Frequently Asked Questions

What buffer percentage is realistic?
Community discussions commonly suggest around 15% for typical projects with moderate complexity, 25% for complex projects, and 35%+ for projects with unclear scope or a difficult client pattern. These are directional ranges from community discussions rather than published benchmarks. Underestimating the buffer is one of the most commonly cited causes of project losses among newer freelancers.
Should fixed expenses appear on the quote?

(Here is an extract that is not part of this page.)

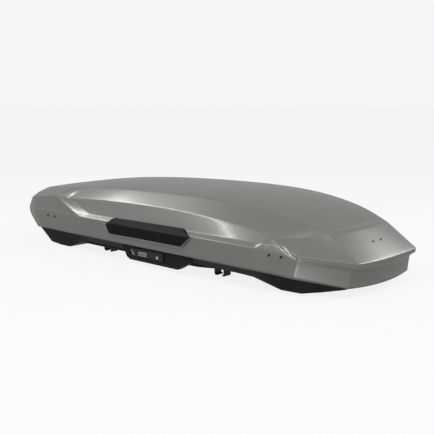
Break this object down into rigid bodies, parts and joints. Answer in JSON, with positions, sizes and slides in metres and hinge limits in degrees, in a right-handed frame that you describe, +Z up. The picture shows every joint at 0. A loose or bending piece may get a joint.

Typically yes — clients tend to accept pass-through expenses more readily than the same cost rolled into an inflated hourly rate. Listing them separately also handles scope changes cleanly: when an expense item changes (a swapped plugin license, an extra round of stock photos), the line item adjusts without recalculating labour. Some freelancers bundle expenses below a small threshold for simplicity; larger items typically appear separately.
What profit markup is reasonable?
Community discussions commonly cluster ranges around 10-15% for solo freelancers and 15-25% for small studios. Below 10% leaves little room to cover the business-level costs the markup is meant to absorb (slow periods, equipment replacement, professional insurance, owner compensation above hourly rate). Above 30% typically requires strong market positioning or specialised expertise to sustain. The right figure varies widely by industry and operational setup.
How is scope creep typically handled?
Change orders. Contracts often include language defining the agreed scope and triggering repricing for additions or substantive changes. The calculator's buffer typically absorbs small overruns within the original scope; significant scope changes usually warrant a documented change-order process so the project total reflects the additional work.